* Given problem
All entries should be output exactly as they stand.

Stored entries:
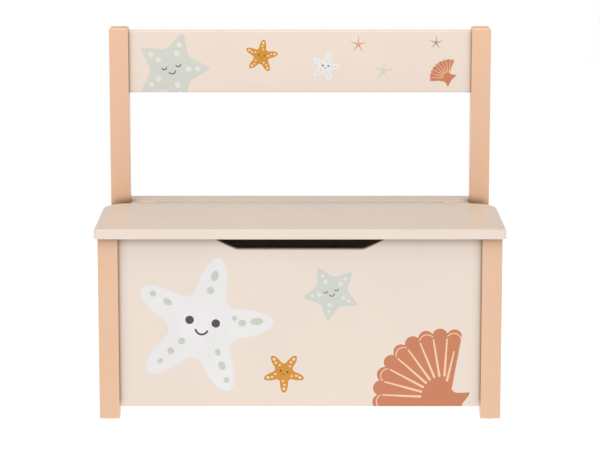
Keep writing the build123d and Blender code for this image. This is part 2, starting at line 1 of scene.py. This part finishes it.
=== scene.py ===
import bmesh
import bpy
import json
import math
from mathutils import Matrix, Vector

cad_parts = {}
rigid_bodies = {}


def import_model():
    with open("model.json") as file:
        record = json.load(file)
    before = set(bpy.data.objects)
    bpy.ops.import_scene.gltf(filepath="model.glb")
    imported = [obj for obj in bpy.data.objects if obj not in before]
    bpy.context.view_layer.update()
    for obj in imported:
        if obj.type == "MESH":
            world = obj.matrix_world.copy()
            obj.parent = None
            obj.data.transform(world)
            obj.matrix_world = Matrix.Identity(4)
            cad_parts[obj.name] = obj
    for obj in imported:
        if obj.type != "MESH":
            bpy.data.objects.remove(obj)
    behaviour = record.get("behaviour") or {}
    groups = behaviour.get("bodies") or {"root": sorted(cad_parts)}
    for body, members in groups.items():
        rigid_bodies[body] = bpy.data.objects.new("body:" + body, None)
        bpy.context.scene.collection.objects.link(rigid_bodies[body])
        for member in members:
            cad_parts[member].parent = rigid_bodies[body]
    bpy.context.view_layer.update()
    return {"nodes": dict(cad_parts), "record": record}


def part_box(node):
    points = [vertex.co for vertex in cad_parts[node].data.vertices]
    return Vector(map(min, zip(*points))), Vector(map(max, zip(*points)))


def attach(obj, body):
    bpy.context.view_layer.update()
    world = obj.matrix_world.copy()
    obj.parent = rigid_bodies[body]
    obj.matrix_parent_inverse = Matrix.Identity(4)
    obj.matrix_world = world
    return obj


# The looks of a child's storage bench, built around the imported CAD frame. Metres, +Z up, front faces -Y.

MM = 0.001

for stray in list(bpy.data.objects):
    bpy.data.objects.remove(stray)

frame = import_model()


# Colours


def linear(value):
    value = value / 255
    return value / 12.92 if value <= 0.04045 else ((value + 0.055) / 1.055) ** 2.4


def colour(red, green, blue):
    """An 8-bit screen colour as Blender's linear one."""
    return linear(red), linear(green), linear(blue), 1.0


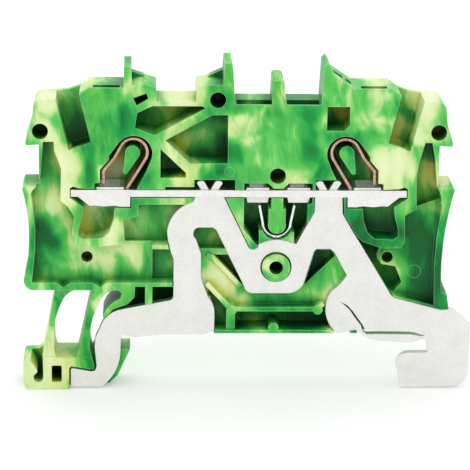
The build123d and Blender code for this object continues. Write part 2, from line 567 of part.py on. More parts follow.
# Raised ribs in the bay: (how far forward, thickness, middle line)
bay_ribs = (
    (front_face + 0.2, 0.5, ((-7.9, 7.2), (-5.15, 4.2), (4.5, 4.2), (5.4, 4.8))),
    (front_face + 0.2, 0.95, ((-5.17, 4.2), (-5.17, skirt_level + 0.2))),
    (plate_back + 0.05 - 0.45, 0.5, ((-7.9, 10.35), (-7.3, 10.2), (-4.05, 6.7))),
)
bay_bosses = ((-5.05, 4.1, 0.55), (4.75, 4.15, 0.55), (-0.25, 1.95, 0.6))
with BuildPart() as housing:
    with BuildSketch(front_plane):
        with BuildLine():
            left_wall = ThreePointArc(
                left_ear[-1], (left_end + 0.7, 13.2), (left_end + 0.05, lower_rib_level + 1.2)
            )
            left_corner = ThreePointArc(
                left_wall @ 1, (left_end + 0.4, lower_rib_level + 0.3), (left_end + 1.2, lower_rib_level)
            )
            lower_rib = Polyline(left_corner @ 1, (-17.9, lower_rib_level), (-17.5, 6.1), (-17.7, 5.5))
            band = ThreePointArc(lower_rib @ 1, (-18.9, 4.65), (-19.7, 3.3))
            underside = Polyline(
                band @ 1, (-19.6, 2.75), (-19.4, 2.45), (-17.2, 2.3), (-16.8, skirt_level),
                (17.3, skirt_level), (right_end - 1.2, 3.95), (right_end - 0.1, 4.1),
                (right_end - 0.4, 6.0), (right_end - 1.05, 6.25),
            )
            ThreePointArc(underside @ 1, (right_end - 0.95, 13.2), right_ear[-1])
            Polyline(
                *reversed(right_ear), (right_crown + 0.7, deck), (right_crown - 1.5, deck + 1.5),
                (right_crown - 1.75, deck + 1.75), (right_crown - 2.05, deck + 2.65),
                (right_crown - 2.3, block_height), (right_crown - 2.65, deck + 2.45),
                (right_crown - 2.85, notch_level),
                (0.7, notch_level), (0.4, deck + 0.7), (0.15, deck + 0.9), (-0.55, deck + 0.9),
                (-0.8, deck + 0.7), (-0.9, notch_level), (-5.0, notch_level),
                (-5.25, deck + 2.1), (-5.4, block_height), (-6.2, block_height),
                (-6.35, deck + 0.3), (-7.9, deck + 0.35), (-9.05, deck + 0.15), (-9.3, deck - 0.1),
                (-9.3, bridge_level), (left_crown + 2.55, bridge_level), (left_crown + 2.5, deck),
                (left_crown + 1.2, deck + 0.4), (left_crown - 0.2, deck + 0.3),
                (left_crown - 0.25, block_height - 0.45), (left_crown - 1.05, block_height - 0.45),
                (left_crown - 1.1, deck), *left_ear,
            )
        make_face()
    extrude(amount=-block_width)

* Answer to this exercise
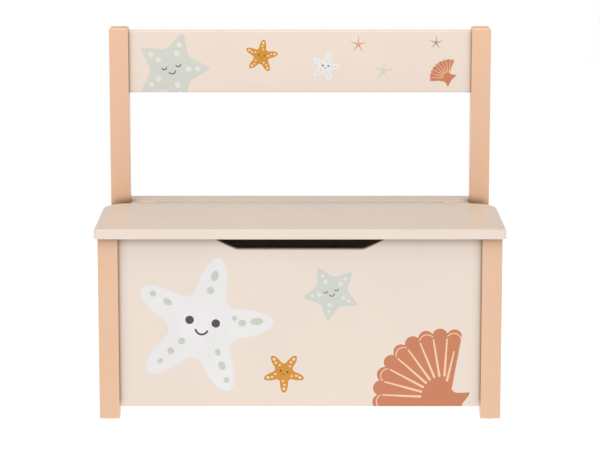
Keep writing the build123d and Blender code for this image. This is part 2, starting at line 1 of scene.py. This part finishes it.
=== scene.py ===
import bmesh
import bpy
import json
import math
from mathutils import Matrix, Vector

cad_parts = {}
rigid_bodies = {}


def import_model():
    with open("model.json") as file:
        record = json.load(file)
    before = set(bpy.data.objects)
    bpy.ops.import_scene.gltf(filepath="model.glb")
    imported = [obj for obj in bpy.data.objects if obj not in before]
    bpy.context.view_layer.update()
    for obj in imported:
        if obj.type == "MESH":
            world = obj.matrix_world.copy()
            obj.parent = None
            obj.data.transform(world)
            obj.matrix_world = Matrix.Identity(4)
            cad_parts[obj.name] = obj
    for obj in imported:
        if obj.type != "MESH":
            bpy.data.objects.remove(obj)
    behaviour = record.get("behaviour") or {}
    groups = behaviour.get("bodies") or {"root": sorted(cad_parts)}
    for body, members in groups.items():
        rigid_bodies[body] = bpy.data.objects.new("body:" + body, None)
        bpy.context.scene.collection.objects.link(rigid_bodies[body])
        for member in members:
            cad_parts[member].parent = rigid_bodies[body]
    bpy.context.view_layer.update()
    return {"nodes": dict(cad_parts), "record": record}


def part_box(node):
    points = [vertex.co for vertex in cad_parts[node].data.vertices]
    return Vector(map(min, zip(*points))), Vector(map(max, zip(*points)))


def attach(obj, body):
    bpy.context.view_layer.update()
    world = obj.matrix_world.copy()
    obj.parent = rigid_bodies[body]
    obj.matrix_parent_inverse = Matrix.Identity(4)
    obj.matrix_world = world
    return obj


# The looks of a child's storage bench, built around the imported CAD frame. Metres, +Z up, front faces -Y.

MM = 0.001

for stray in list(bpy.data.objects):
    bpy.data.objects.remove(stray)

frame = import_model()


# Colours


def linear(value):
    value = value / 255
    return value / 12.92 if value <= 0.04045 else ((value + 0.055) / 1.055) ** 2.4


def colour(red, green, blue):
    """An 8-bit screen colour as Blender's linear one."""
    return linear(red), linear(green), linear(blue), 1.0


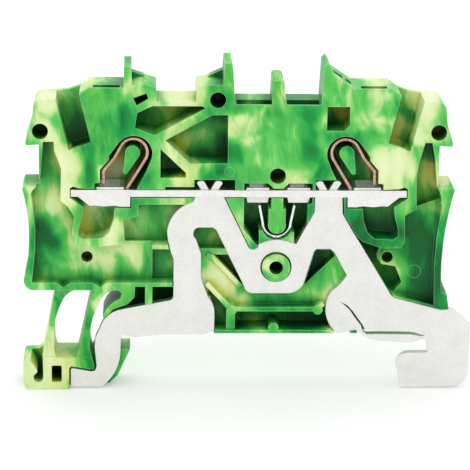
The build123d and Blender code for this object continues. Write part 2, from line 567 of part.py on. More parts follow.
# Raised ribs in the bay: (how far forward, thickness, middle line)
bay_ribs = (
    (front_face + 0.2, 0.5, ((-7.9, 7.2), (-5.15, 4.2), (4.5, 4.2), (5.4, 4.8))),
    (front_face + 0.2, 0.95, ((-5.17, 4.2), (-5.17, skirt_level + 0.2))),
    (plate_back + 0.05 - 0.45, 0.5, ((-7.9, 10.35), (-7.3, 10.2), (-4.05, 6.7))),
)
bay_bosses = ((-5.05, 4.1, 0.55), (4.75, 4.15, 0.55), (-0.25, 1.95, 0.6))
with BuildPart() as housing:
    with BuildSketch(front_plane):
        with BuildLine():
            left_wall = ThreePointArc(
                left_ear[-1], (left_end + 0.7, 13.2), (left_end + 0.05, lower_rib_level + 1.2)
            )
            left_corner = ThreePointArc(
                left_wall @ 1, (left_end + 0.4, lower_rib_level + 0.3), (left_end + 1.2, lower_rib_level)
            )
            lower_rib = Polyline(left_corner @ 1, (-17.9, lower_rib_level), (-17.5, 6.1), (-17.7, 5.5))
            band = ThreePointArc(lower_rib @ 1, (-18.9, 4.65), (-19.7, 3.3))
            underside = Polyline(
                band @ 1, (-19.6, 2.75), (-19.4, 2.45), (-17.2, 2.3), (-16.8, skirt_level),
                (17.3, skirt_level), (right_end - 1.2, 3.95), (right_end - 0.1, 4.1),
                (right_end - 0.4, 6.0), (right_end - 1.05, 6.25),
            )
            ThreePointArc(underside @ 1, (right_end - 0.95, 13.2), right_ear[-1])
            Polyline(
                *reversed(right_ear), (right_crown + 0.7, deck), (right_crown - 1.5, deck + 1.5),
                (right_crown - 1.75, deck + 1.75), (right_crown - 2.05, deck + 2.65),
                (right_crown - 2.3, block_height), (right_crown - 2.65, deck + 2.45),
                (right_crown - 2.85, notch_level),
                (0.7, notch_level), (0.4, deck + 0.7), (0.15, deck + 0.9), (-0.55, deck + 0.9),
                (-0.8, deck + 0.7), (-0.9, notch_level), (-5.0, notch_level),
                (-5.25, deck + 2.1), (-5.4, block_height), (-6.2, block_height),
                (-6.35, deck + 0.3), (-7.9, deck + 0.35), (-9.05, deck + 0.15), (-9.3, deck - 0.1),
                (-9.3, bridge_level), (left_crown + 2.55, bridge_level), (left_crown + 2.5, deck),
                (left_crown + 1.2, deck + 0.4), (left_crown - 0.2, deck + 0.3),
                (left_crown - 0.25, block_height - 0.45), (left_crown - 1.05, block_height - 0.45),
                (left_crown - 1.1, deck), *left_ear,
            )
        make_face()
    extrude(amount=-block_width)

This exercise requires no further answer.